What you need to do
Go through the entries below and write each one out exactly.

Excerpted records
───

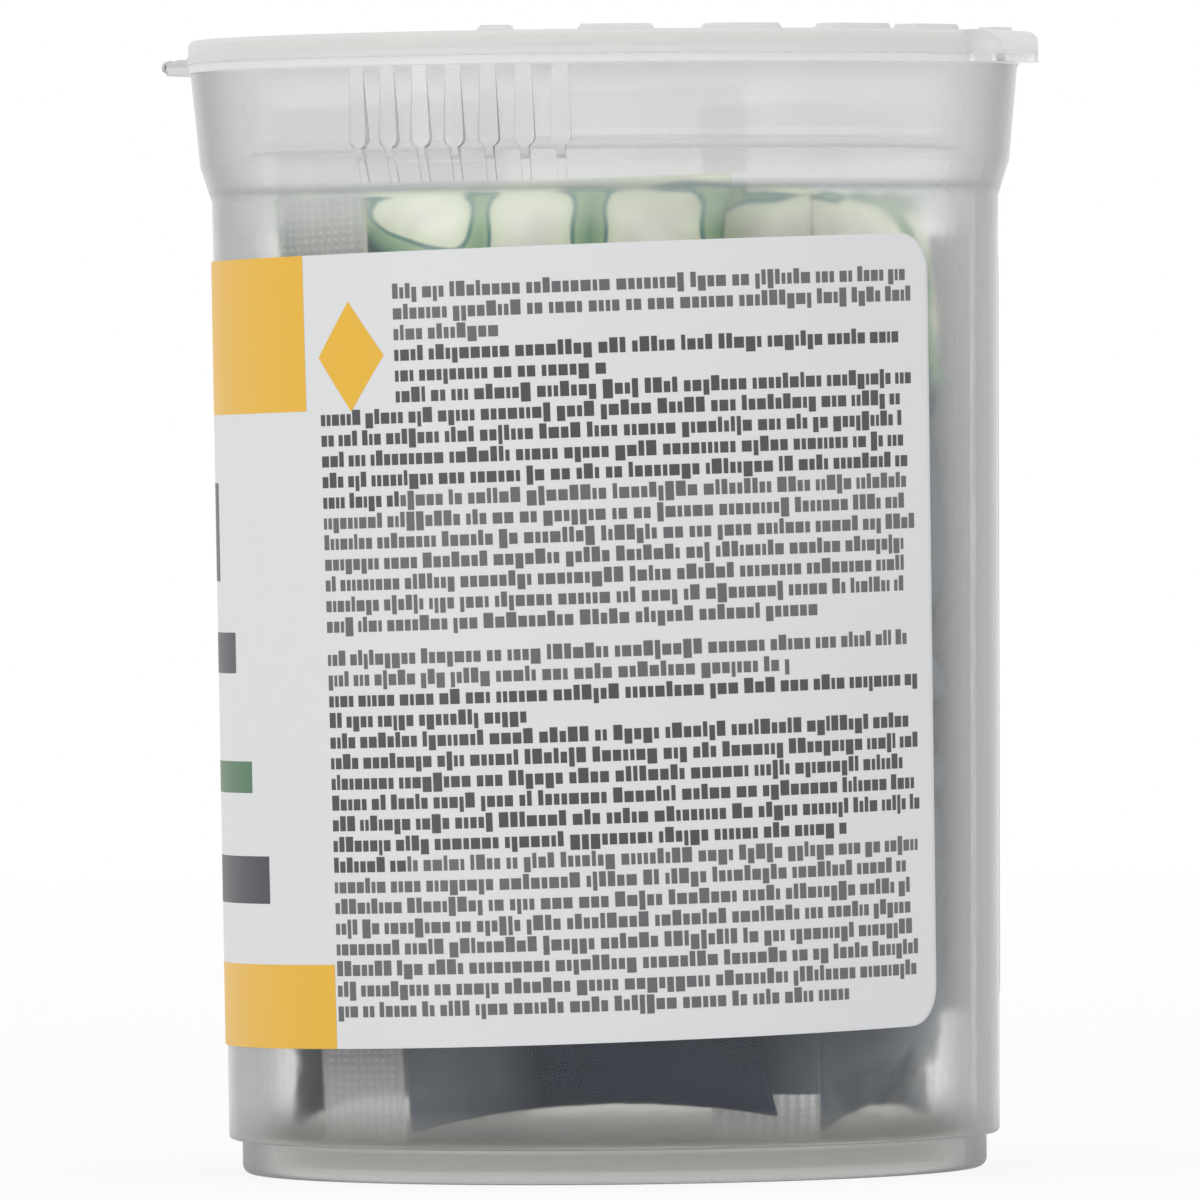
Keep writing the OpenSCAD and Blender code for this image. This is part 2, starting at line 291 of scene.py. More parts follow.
def rib_share(nodes, place):
    """1 where the surface stands proud of the collar's cone, as the grip ribs do, and 0 elsewhere."""
    flat = nodes.add("ShaderNodeVectorMath", operation="LENGTH")
    axis = nodes.add("ShaderNodeCombineXYZ")
    nodes.link(place.outputs["X"], axis.inputs["X"])
    nodes.link(place.outputs["Y"], axis.inputs["Y"])
    nodes.link(axis.outputs["Vector"], flat.inputs[0])
    height = place.outputs["Z"]
    cone = nodes.maths("MULTIPLY", nodes.maths("SUBTRACT", height, COLLAR_Z * MM), math.tan(COLLAR_DRAFT))
    proud = nodes.maths("SUBTRACT", flat.outputs["Value"], nodes.maths("ADD", cone, COLLAR_R * MM))
    above = nodes.maths("GREATER_THAN", height, RIB_FROM_Z * MM)
    return nodes.maths("MULTIPLY", nodes.maths("GREATER_THAN", proud, RIB_PROUD * MM), above)


def edge_share(nodes):
    """0 where the wall faces the eye and 1 where it is seen edge on."""
    facing = nodes.add("ShaderNodeLayerWeight").outputs["Facing"]
    return nodes.spread(facing, *EDGE_FACING, kind="SMOOTHSTEP")


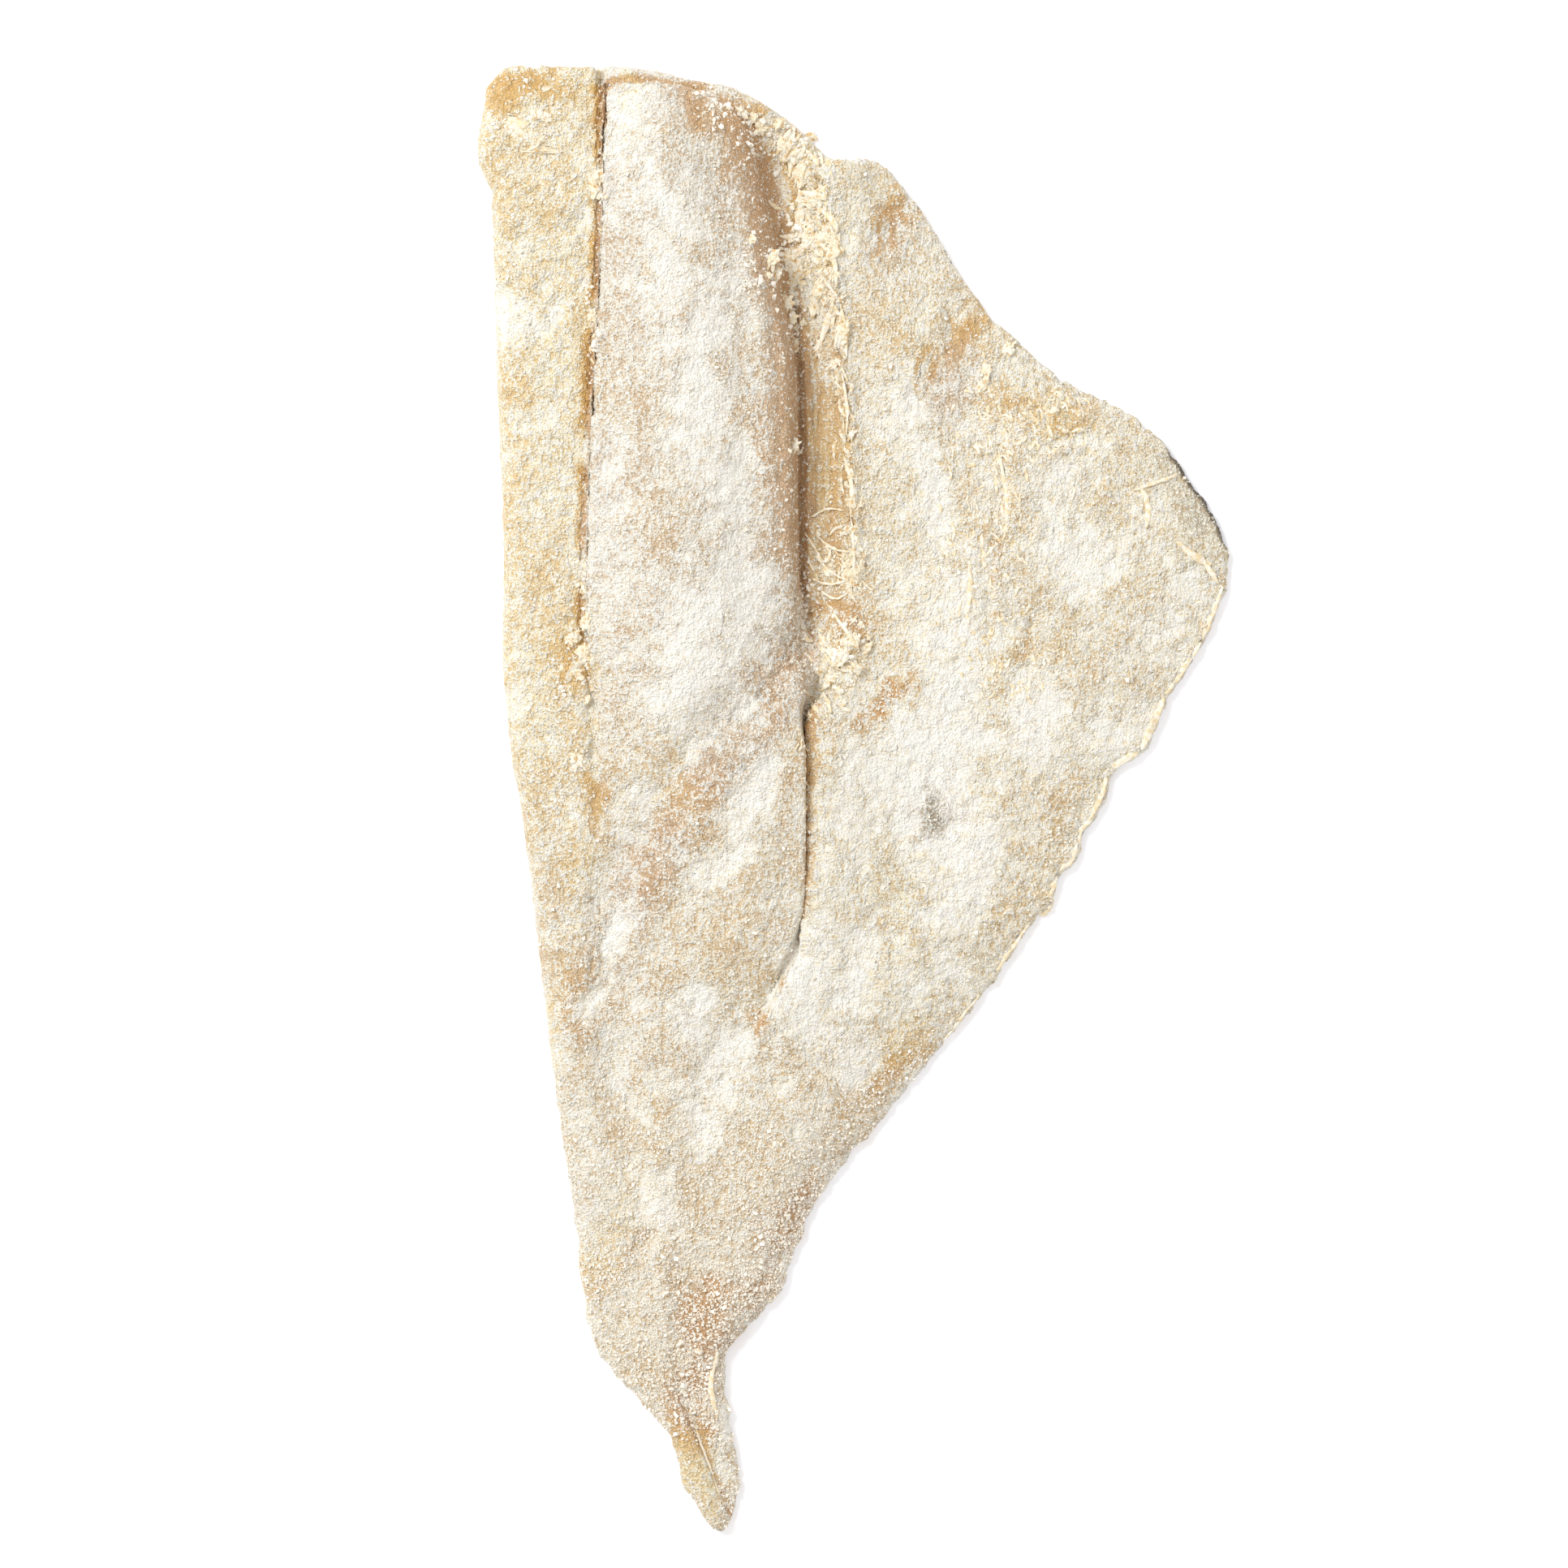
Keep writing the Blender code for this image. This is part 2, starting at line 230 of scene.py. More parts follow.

───

Reply
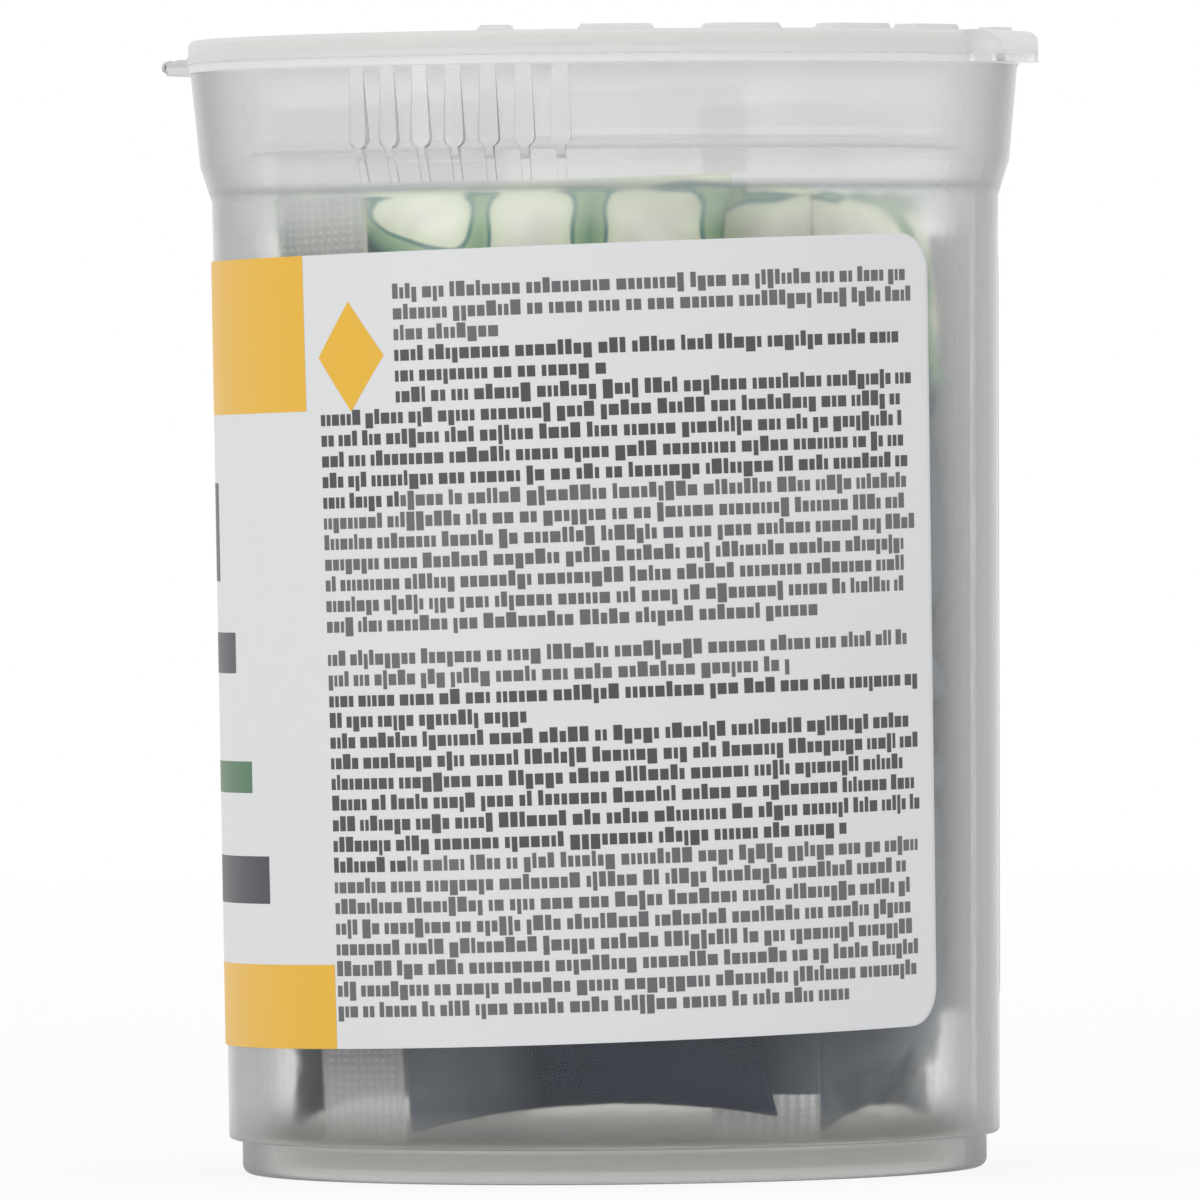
Keep writing the OpenSCAD and Blender code for this image. This is part 2, starting at line 291 of scene.py. More parts follow.
def rib_share(nodes, place):
    """1 where the surface stands proud of the collar's cone, as the grip ribs do, and 0 elsewhere."""
    flat = nodes.add("ShaderNodeVectorMath", operation="LENGTH")
    axis = nodes.add("ShaderNodeCombineXYZ")
    nodes.link(place.outputs["X"], axis.inputs["X"])
    nodes.link(place.outputs["Y"], axis.inputs["Y"])
    nodes.link(axis.outputs["Vector"], flat.inputs[0])
    height = place.outputs["Z"]
    cone = nodes.maths("MULTIPLY", nodes.maths("SUBTRACT", height, COLLAR_Z * MM), math.tan(COLLAR_DRAFT))
    proud = nodes.maths("SUBTRACT", flat.outputs["Value"], nodes.maths("ADD", cone, COLLAR_R * MM))
    above = nodes.maths("GREATER_THAN", height, RIB_FROM_Z * MM)
    return nodes.maths("MULTIPLY", nodes.maths("GREATER_THAN", proud, RIB_PROUD * MM), above)


def edge_share(nodes):
    """0 where the wall faces the eye and 1 where it is seen edge on."""
    facing = nodes.add("ShaderNodeLayerWeight").outputs["Facing"]
    return nodes.spread(facing, *EDGE_FACING, kind="SMOOTHSTEP")


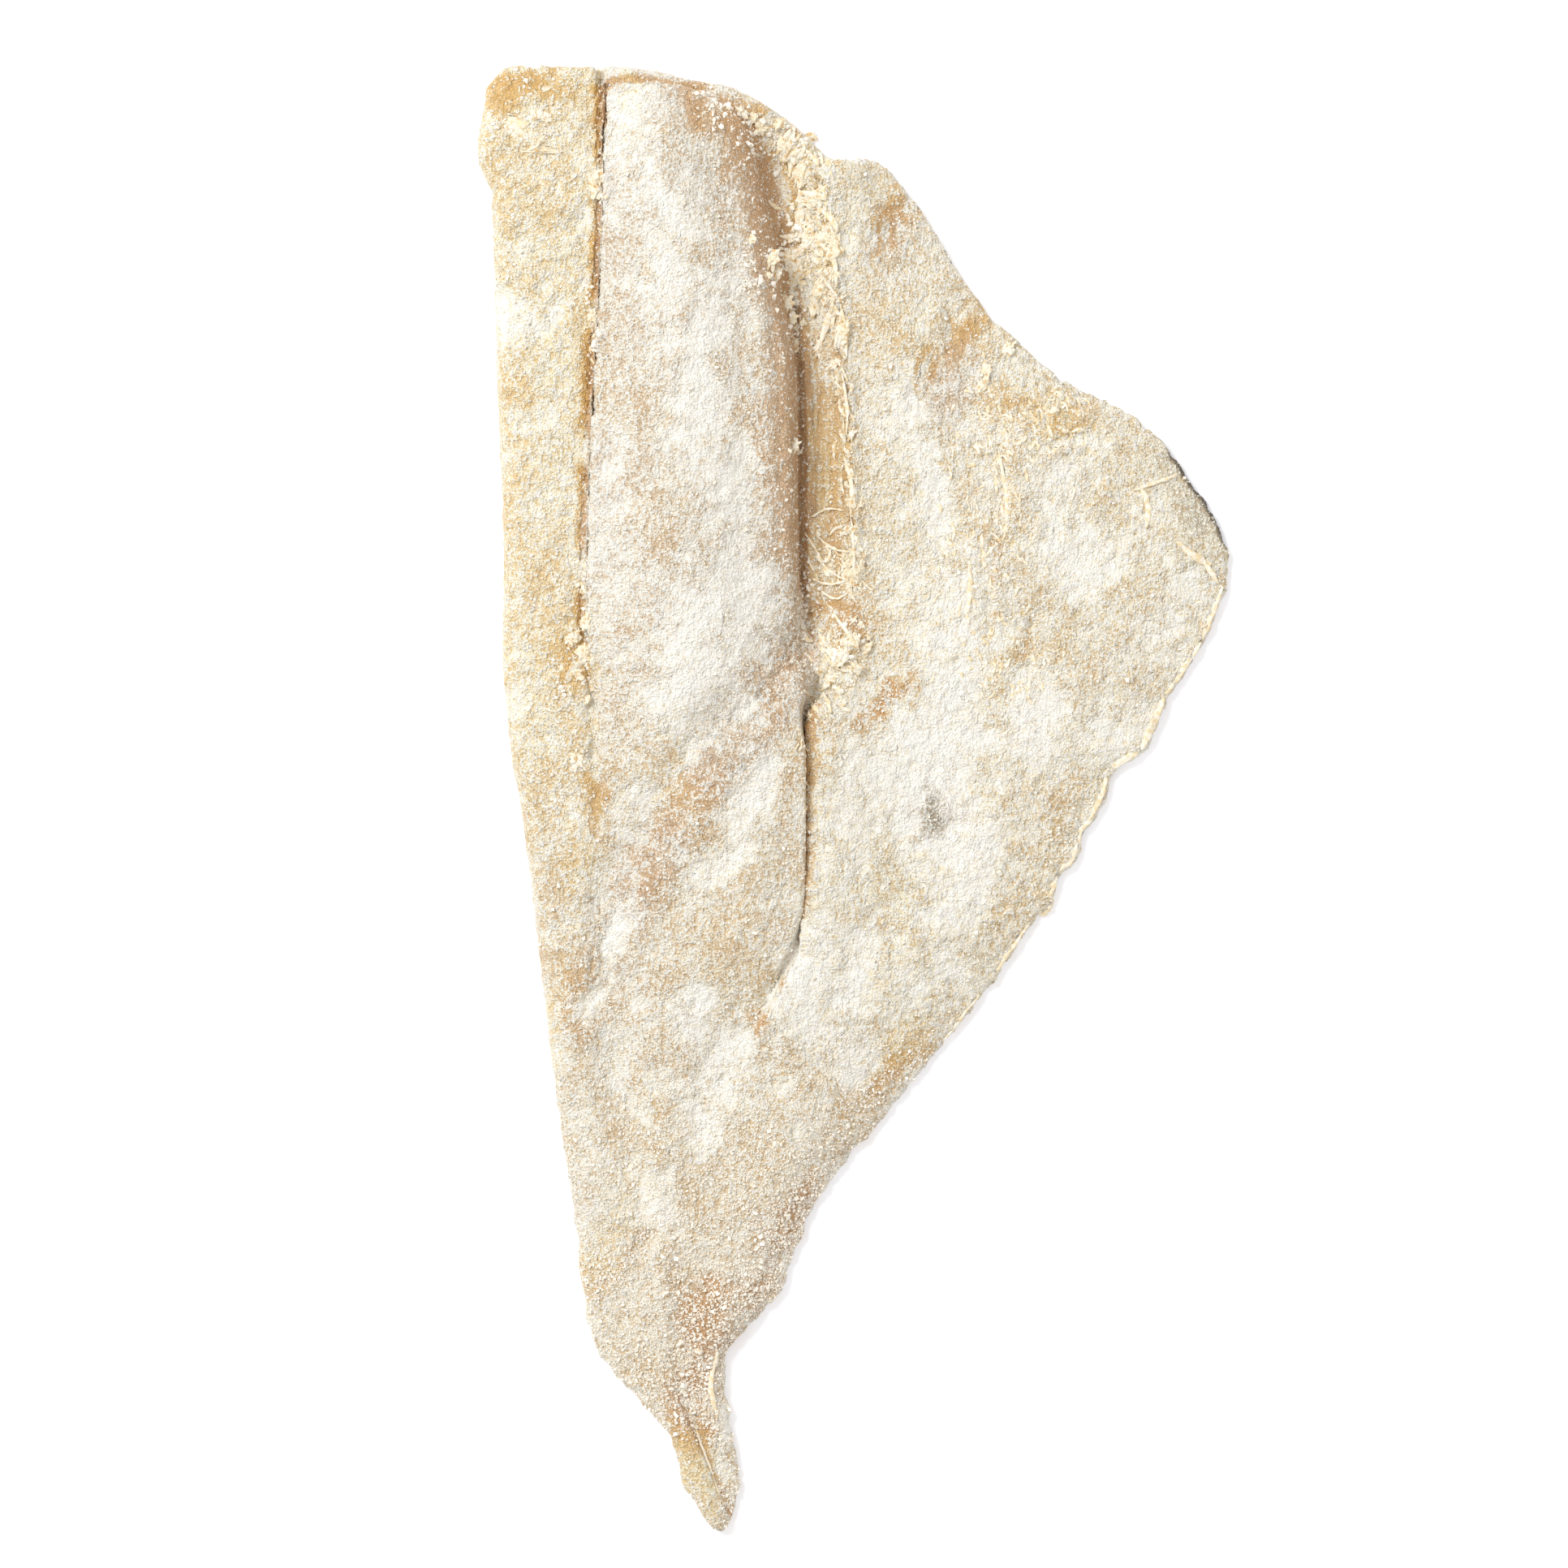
Keep writing the Blender code for this image. This is part 2, starting at line 230 of scene.py. More parts follow.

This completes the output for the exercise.